**Raw data:**

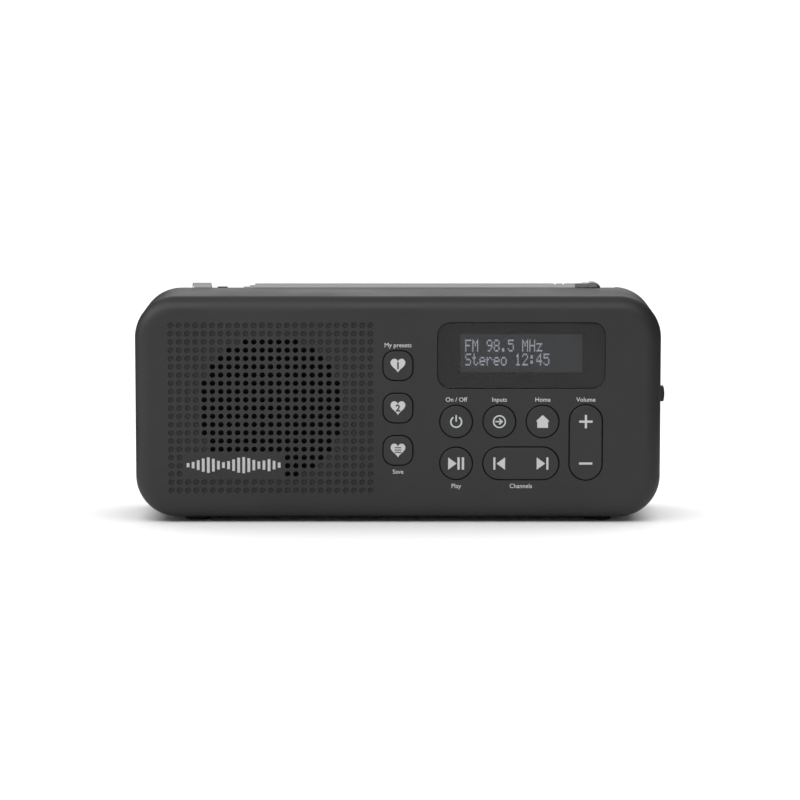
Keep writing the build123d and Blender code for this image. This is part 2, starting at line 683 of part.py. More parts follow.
# ---- Speaker ----
cloth = across(Pos(GRILLE_X, GRILLE_Z) * Circle(CLOTH_R), PANEL_BACK, GASKET_FRONT)
save("speaker_cloth", cloth)
gasket = Pos(GRILLE_X, GRILLE_Z) * (Circle(GASKET_R) - Circle(GASKET_HOLE_R))
save("speaker_gasket", across(gasket, GASKET_FRONT, BASKET_FRONT))

FLANGE_REAR = BASKET_FRONT + BASKET_FLANGE
BASKET_REAR = BASKET_FRONT + BASKET_DEPTH
frame_plate = Pos(GRILLE_X, GRILLE_Z) * RectangleRounded(BASKET_SIDE, BASKET_SIDE, BASKET_CORNER)
basket = across(frame_plate, BASKET_FRONT, FLANGE_REAR)
basket += turned(
    [
        (BASKET_MOUTH_R, FLANGE_REAR),
        (BASKET_MOUTH_R + BASKET_WALL, FLANGE_REAR),
        (MAGNET_R + BASKET_WALL, BASKET_REAR - BASKET_FLANGE),
        (MAGNET_R + BASKET_WALL, BASKET_REAR),
        (MAGNET_HOLE_R, BASKET_REAR),
        (MAGNET_HOLE_R, BASKET_REAR - BASKET_FLANGE),
        (MAGNET_R, BASKET_REAR - BASKET_FLANGE),
    ],
    GRILLE_X,
    GRILLE_Z,
)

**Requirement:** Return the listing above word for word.

**Correct output:**
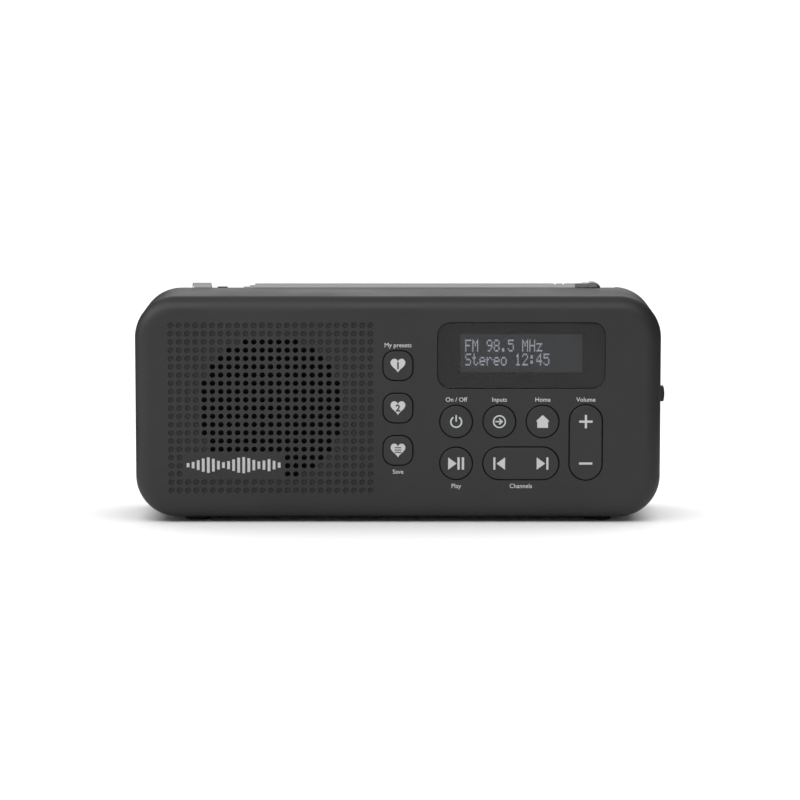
Keep writing the build123d and Blender code for this image. This is part 2, starting at line 683 of part.py. More parts follow.
# ---- Speaker ----
cloth = across(Pos(GRILLE_X, GRILLE_Z) * Circle(CLOTH_R), PANEL_BACK, GASKET_FRONT)
save("speaker_cloth", cloth)
gasket = Pos(GRILLE_X, GRILLE_Z) * (Circle(GASKET_R) - Circle(GASKET_HOLE_R))
save("speaker_gasket", across(gasket, GASKET_FRONT, BASKET_FRONT))

FLANGE_REAR = BASKET_FRONT + BASKET_FLANGE
BASKET_REAR = BASKET_FRONT + BASKET_DEPTH
frame_plate = Pos(GRILLE_X, GRILLE_Z) * RectangleRounded(BASKET_SIDE, BASKET_SIDE, BASKET_CORNER)
basket = across(frame_plate, BASKET_FRONT, FLANGE_REAR)
basket += turned(
    [
        (BASKET_MOUTH_R, FLANGE_REAR),
        (BASKET_MOUTH_R + BASKET_WALL, FLANGE_REAR),
        (MAGNET_R + BASKET_WALL, BASKET_REAR - BASKET_FLANGE),
        (MAGNET_R + BASKET_WALL, BASKET_REAR),
        (MAGNET_HOLE_R, BASKET_REAR),
        (MAGNET_HOLE_R, BASKET_REAR - BASKET_FLANGE),
        (MAGNET_R, BASKET_REAR - BASKET_FLANGE),
    ],
    GRILLE_X,
    GRILLE_Z,
)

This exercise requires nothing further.